While the government may be able to find Specialised and Trained personnel who are properly Resourced in guaranteed fashion, the Independence and Security of tenure of the directorate is highly questionable. Freedom from executive influence and interference (or that elusive “adequate independence”) is unachievable because the directorate serves at the pleasure of the president, who heads the executive. It is also limited by the terms of reference he prescribes. (Note well how it is to be limited to investigating state capture only) He can close it down in a trice if it takes too much interest in his friends and favoured colleagues.

The Constitutional Court has held that:

“…[on] a common sense approach, our law demands a body outside executive control to deal effectively with corruption” Patently, the directorate won’t be such a body. Therein lie the seeds of its unconstitutionality.

With the demise of the Scorpions ten years ago the NPA was stripped of general investigative capacity, this function was transferred to the Hawks, a police unit. The only way the NPA can obtain investigative capacity now is via presidential intervention. This is permissible for other purposes, but not for the purpose of dealing with state capture or any other form of grand corruption. The presidential announcement is invalid; any attempt to establish the directorate can be struck down as inconsistent with the Constitution as interpreted in the Glenister litigation.

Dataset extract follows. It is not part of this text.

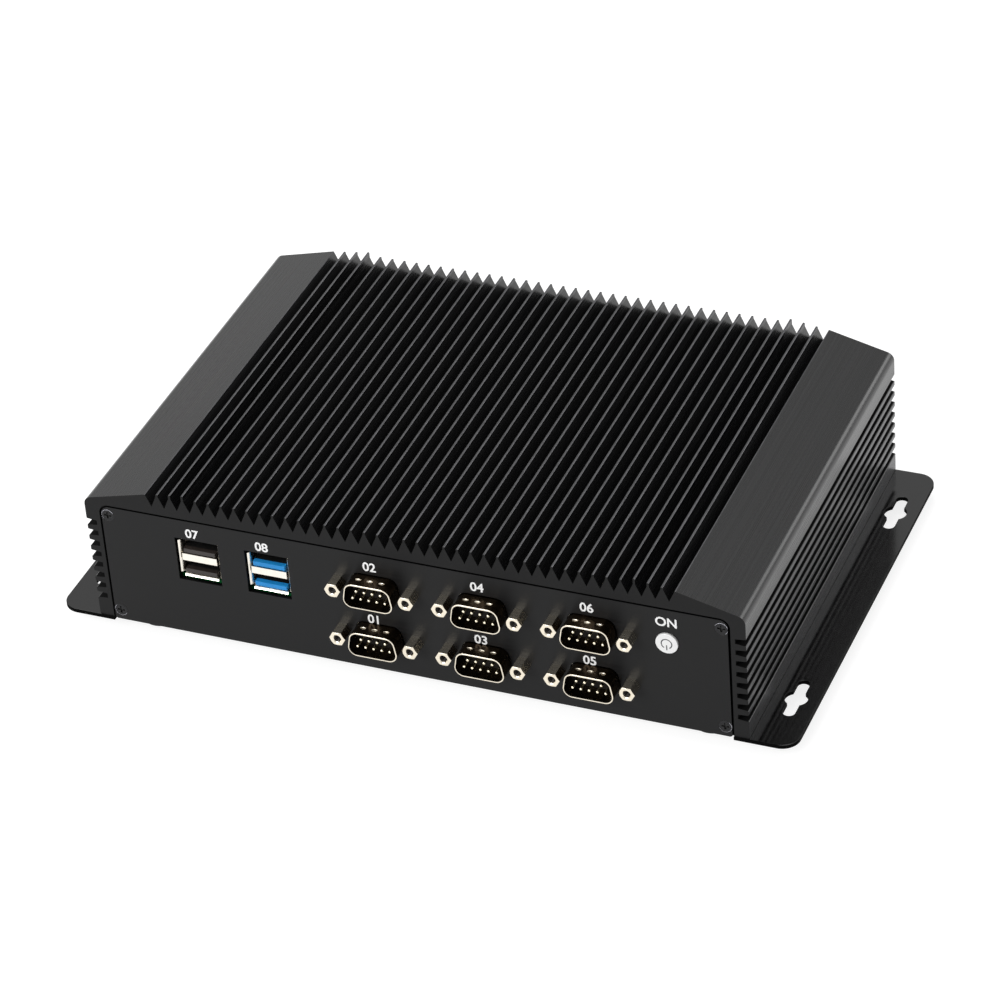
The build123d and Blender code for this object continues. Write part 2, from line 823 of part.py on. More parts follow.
def make_board_screws():
    screw = round_head_screw(board_screw_radius - thread_gap, board_screw_head_radius, board_screw_head,
                             board_screw_length)
    screws = [Pos(x, y, board_top) * screw for x, y in pillar_places()]
    back = panel_thickness + switch_stand_off + board_thickness - panel_face
    screws += [Pos(button_x, back, z) * Rot(-90, 0, 0) * screw for z in switch_screw_heights()]
    return Compound(screws)


def make_processor():
    return layer(Pos(0, block_y) * Rectangle(processor_size, processor_size), board_top, processor_top)


def make_thermal_pad():
    return layer(Pos(0, block_y) * Rectangle(processor_size, processor_size), processor_top, block_bottom)


def make_heat_block():
    """Block from the processor to the roof, with a sunk hole for a screw in each corner."""
    outline = Pos(0, block_y) * RectangleRounded(block_width, block_depth, block_corner)
    block = layer(outline, block_bottom, roof_z)
    head_seat = block_bottom + block_pocket
    for x, y in block_screw_places():
        block -= layer(Pos(x, y) * Circle(base_screw_radius + hole_gap), block_bottom, roof_z)
        block -= layer(Pos(x, y) * Circle(block_screw_head_radius + hole_gap), block_bottom, head_seat)
    return block


def make_block_screws():
    """Screws that point up, their heads sunk in the block and their ends in the housing's roof."""
    head_seat = block_bottom + block_pocket
    length = roof_z + block_screw_bite - head_seat
    radius = base_screw_radius - thread_gap
    screw = Rot(180, 0, 0) * round_head_screw(radius, block_screw_head_radius, block_screw_head, length)
    return Compound([Pos(x, y, head_seat) * screw for x, y in block_screw_places()])


def make_memory_module(growth=0):
    """Card along Y whose long edge is pushed into the socket on its right."""
    middle = Pos(memory_x + card_bite - memory_width / 2, memory_y, board_top + card_lift)
    return middle * Box(memory_width, memory_length + growth, memory_card + growth)


def make_memory_socket():
    """Long socket with a slot for the module's edge."""
    middle = Pos(memory_x + memory_socket_width / 2, memory_y)
    outline = middle * Rectangle(memory_socket_width, memory_length + memory_socket_ends)
    return layer(outline, board_top, board_top + memory_socket_height) - make_memory_module(2 * slide_gap)


def make_storage_module(growth=0):
    """Card along Y whose rear edge is pushed into the socket behind it."""
    middle = Pos(storage_x, storage_y, board_top + card_lift)
    return middle * Box(storage_width + growth, storage_length, storage_card + growth)


def make_storage_socket():
    """Short socket with a slot for the card's edge."""
    front = storage_y + storage_length / 2 - card_bite
    middle = Pos(storage_x, front + storage_socket_depth / 2)
    outline = middle * Rectangle(storage_socket_length, storage_socket_depth)
    return layer(outline, board_top, board_top + storage_socket_height) - make_storage_module(2 * slide_gap)


def make_cell_holder():
    """Round holder, open above and at its front for the cell."""
    middle = Pos(cell_x, cell_y)
    holder = layer(middle * Circle(cell_holder_radius), board_top, board_top + cell_holder_height)
    well = middle * Circle(cell_radius + hole_gap)
    return holder - layer(well, board_top + cell_holder_floor, board_top + cell_holder_height)


def make_coin_cell():
    floor = board_top + cell_holder_floor
    return layer(Pos(cell_x, cell_y) * Circle(cell_radius), floor, floor + cell_height)


# Rear ports

def port_outline(width, height, gap):
    """Front of a board-mounted port, grown by the gap."""
    return Pos(0, board_top + height / 2) * Rectangle(width + 2 * gap, height + 2 * gap)


def video_height():
    return board_top + plug_flange_height / 2


def make_power_jack():
    """Jack with a round mouth and a centre pin."""
    start = panel_thickness
    middle = Pos(0, board_top + power_jack_height / 2)
    jack = slab(port_outline(power_jack_width, power_jack_height, 0), start, start + power_jack_depth)
    jack += slab(middle * Circle(power_jack_bore + power_jack_collar - port_gap), port_setback, start)
    jack -= slab(middle * Circle(power_jack_bore), port_setback, power_jack_depth - power_jack_floor)
    return jack + slab(middle * Circle(power_jack_pin), start, power_jack_depth - power_jack_floor)


def video_hole_places():
    return [((i - 2) * video_pin_pitch, row * video_row_pitch) for row in (-1, 0, 1) for i in range(5)]


def make_video_core():
    """Insulator of the video socket, with fifteen holes in three rows and its body down to the board."""
    middle = Pos(0, video_height())
    face = pin_shy / 2 - plug_reach
    flange_back = panel_thickness + plug_flange_thickness
    core = slab(middle * plug_outline(-thread_gap), face, flange_back)
    core += slab(middle * Rectangle(plug_body_width, plug_flange_height), flange_back, plug_body_depth + video_extra_depth)
    for x, z in video_hole_places():
        core -= slab(middle * Pos(x, z) * Circle(video_hole_radius), face, 0)
    return core


def make_hdmi_port():
    """Shell with its two lower corners cut, and a tongue."""
    end = port_setback + hdmi_depth
    mouth = port_outline(hdmi_width, hdmi_height, -hdmi_wall)
    mouth = chamfer(mouth.vertices().group_by(Axis.Y)[0], hdmi_corner)
    port = slab(port_outline(hdmi_width, hdmi_height, 0), port_setback, end)
    port -= slab(mouth, port_setback, end - hdmi_back)
    tongue = Pos(0, board_top + hdmi_height / 2) * Rectangle(hdmi_tongue_width, hdmi_tongue_thickness)
    return port + slab(tongue, 2 * port_setback, end - hdmi_back)


def make_lan_port():
    """Shielded jack with the stepped mouth for a plug and its latch."""
    end = port_setback + lan_depth
    mouth_z = board_top + lan_wall + lan_latch_height
    mouth = Pos(0, mouth_z + lan_mouth_height / 2) * Rectangle(lan_mouth_width, lan_mouth_height)
    latch = Pos(0, mouth_z - lan_latch_height / 2) * Rectangle(lan_latch_width, lan_latch_height)
    port = slab(port_outline(lan_width, lan_height, 0), port_setback, end)
    return port - slab(mouth + latch, port_setback, port_setback + lan_mouth_depth)


def make_audio_jack():
    """Jack with a round collar that stands in the panel's hole."""
    start = panel_thickness
    middle = Pos(0, board_top + audio_height / 2)
    jack = slab(port_outline(audio_width, audio_height, 0), start, start + audio_depth)
    jack += slab(middle * Circle(audio_collar_radius), 0, start)
    return jack - slab(middle * Circle(audio_bore_radius), 0, audio_depth)


# Write every piece

os.makedirs("parts", exist_ok=True)

part(make_housing(), "housing")
part(make_front_panel(), "front_panel")
part(make_rear_panel(), "rear_panel")
part(make_base_plate(), "base_plate")
part(make_panel_screws(), "panel_screws")
part(make_base_screws(), "base_screws")

rubber_foot = make_rubber_foot()
foot_names = ("front_left", "rear_left", "front_right", "rear_right")
for name, (x, y) in zip(foot_names, corner_places(foot_across / 2, foot_along / 2)):
    part(Pos(x, y, 0) * rubber_foot, f"rubber_foot_{name}")

plug_shell = make_plug_shell()
plug_core = make_plug_core()
for number, (x, z) in enumerate(serial_places(), start=1):
    part(Pos(x, 0, z) * plug_shell, f"serial_shell_{number}")
    part(Pos(x, 0, z) * plug_core, f"serial_pin_block_{number}")
part(make_jackscrews(), "jackscrews")
part(make_serial_board(), "serial_board")
part(make_serial_cable(), "serial_cable")

whole_lip = (0, usb_height - 2 * usb_wall - 2 * usb_lip_inset)
half_lips = [(side * (usb_port_height + usb_band) / 2, usb_port_height - usb_lip_inset) for side in (-1, 1)]
usb_shell = make_usb_shell([whole_lip])
split_usb_shell = make_usb_shell(half_lips)
usb_core = make_usb_core()
for number, (x, shell) in enumerate(zip(usb_front_x, (usb_shell, split_usb_shell)), start=1):
    part(Pos(x, 0, 0) * shell, f"usb_shell_front_{number}")
    part(Pos(x, 0, 0) * usb_core, f"usb_tongues_front_{number}")
for number, x in enumerate(usb_rear_x, start=1):
    part(at_rear(Pos(x, 0, 0) * usb_shell), f"usb_shell_rear_{number}")
    part(at_rear(Pos(x, 0, 0) * usb_core), f"usb_tongues_rear_{number}")

part(make_power_button(), "power_button")
part(make_switch_plunger(), "switch_plunger")
part(make_key_switch(), "key_switch")
part(make_switch_board(), "switch_board")
part(make_switch_pillars(), "switch_pillars")

part(make_mainboard(), "mainboard")
part(make_mainboard_pillars(), "mainboard_pillars")
part(make_board_screws(), "board_screws")
part(make_processor(), "processor")
part(make_thermal_pad(), "thermal_pad")
part(make_heat_block(), "heat_block")
part(make_block_screws(), "heat_block_screws")
part(make_memory_socket(), "memory_socket")
part(make_memory_module(), "memory_module")
part(make_storage_socket(), "storage_socket")
part(make_storage_module(), "storage_module")
part(make_cell_holder(), "coin_cell_holder")
part(make_coin_cell(), "coin_cell")

part(at_rear(Pos(power_jack_x, 0, 0) * make_power_jack()), "power_jack")
part(at_rear(Pos(video_x, 0, video_height()) * plug_shell), "video_shell")
part(at_rear(Pos(video_x, 0, 0) * make_video_core()), "video_socket_block")
part(at_rear(Pos(hdmi_x, 0, 0) * make_hdmi_port()), "hdmi_port")
lan_port = make_lan_port()
for number, x in enumerate(lan_x, start=1):
    part(at_rear(Pos(x, 0, 0) * lan_port), f"lan_port_{number}")
part(at_rear(Pos(audio_x, 0, 0) * make_audio_jack()), "audio_jack")
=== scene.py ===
from contextlib import contextmanager
import math

import bmesh
import bpy
from mathutils import Matrix, Vector


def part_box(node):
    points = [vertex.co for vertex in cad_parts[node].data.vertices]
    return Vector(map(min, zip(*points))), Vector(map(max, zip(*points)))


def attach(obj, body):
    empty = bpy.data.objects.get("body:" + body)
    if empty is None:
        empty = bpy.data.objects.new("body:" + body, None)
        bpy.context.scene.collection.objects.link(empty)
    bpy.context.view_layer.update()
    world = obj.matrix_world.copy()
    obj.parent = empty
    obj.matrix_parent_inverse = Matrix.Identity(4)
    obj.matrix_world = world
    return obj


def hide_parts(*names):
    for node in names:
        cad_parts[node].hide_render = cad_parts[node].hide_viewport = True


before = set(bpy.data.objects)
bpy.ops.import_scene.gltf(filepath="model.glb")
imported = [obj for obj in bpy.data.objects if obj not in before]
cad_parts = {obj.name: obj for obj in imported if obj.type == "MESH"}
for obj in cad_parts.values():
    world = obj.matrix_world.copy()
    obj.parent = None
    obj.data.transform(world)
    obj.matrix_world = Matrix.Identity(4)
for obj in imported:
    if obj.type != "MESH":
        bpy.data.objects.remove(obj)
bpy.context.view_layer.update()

bl_info = {
    "name": "Fanless industrial computer",
    "version": (1, 0, 0),
    "blender": (4, 5, 0),
    "location": "3D View > Sidebar > Industrial PC",
    "description": "Finishes a fanless computer's housing, panels and ports, and sets up a studio for it",
    "category": "Object",
}

# All places are in metres, and one millimetre is the unit that sizes are written in.
MM = 0.001
# How close two points or planes lie that count as one, and how far a test of place may be out.
MERGE = 0.002 * MM
SLACK = 0.05 * MM
# Where a port's dark inside starts, behind its face; in a jackscrew's bore that dark is painted shade.
FACE_DEPTH = 0.2 * MM
FLAT = math.radians(0.2)
CREASE = math.radians(32)
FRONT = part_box("front_panel")[0].y
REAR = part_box("rear_panel")[1].y
# A direction lies along an axis where that share of it does.
ALONG = 0.99
# A die line or a brushed line is so many times longer than it is wide.
DIE_LINE_STRETCH = 400
BRUSH_LINE_STRETCH = 80
THREAD_TURNS = 5
THREAD_STEPS = 20
WIRES_IN_A_JACK = 8
FLOOR_SIZE = 8.0
# Each light's setting of power, its size and its place, in metres.
LIGHTS = {
    "softbox": ("key", 0.9, (-0.25, 0.35, 1.25)),
    "back_light": ("back", 0.6, (0.8, 1.26, 0.78)),
    "front_fill": ("fill", 0.8, (-0.5, -1.1, 0.7)),
}


# Colours and shader nodes

def linear(code):
    """An sRGB hex colour as linear red, green, blue and alpha."""
    channels = [int(code[i:i + 2], 16) / 255 for i in (0, 2, 4)]
    return [c / 12.92 if c <= 0.04045 else ((c + 0.055) / 1.055) ** 2.4 for c in channels] + [1.0]


def add_node(tree, kind, inputs=None, **settings):
    """Adds a node, sets its properties, and gives each named input a value or a link."""
    node = tree.nodes.new(kind)
    for name, value in settings.items():
        setattr(node, name, value)
    for name, value in (inputs or {}).items():
        if isinstance(value, bpy.types.NodeSocket):
            tree.links.new(value, node.inputs[name])
        else:
            node.inputs[name].default_value = value
    return node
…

What is actually needed is an Integrity Commission, which accounts to parliament. Consider the draft legislation Glenister case page for a full exposition of the best practice solution to the rampant corruption that has seen the lights go out, the coffers of the state raided repeatedly and the corrupt escaping justice with impunity in SA.

All voters should insist that the party they support should make the establishment of a single body to prevent, combat, investigate and prosecute grand corruption a major plank of its election platform. This new Integrity Commission could soon earn the nick-name “The Eagles” because they fly higher, see further and hunt bigger prey than the bird-flu prone Hawks.

  • Paul Hoffman SC is director of Accountability Now.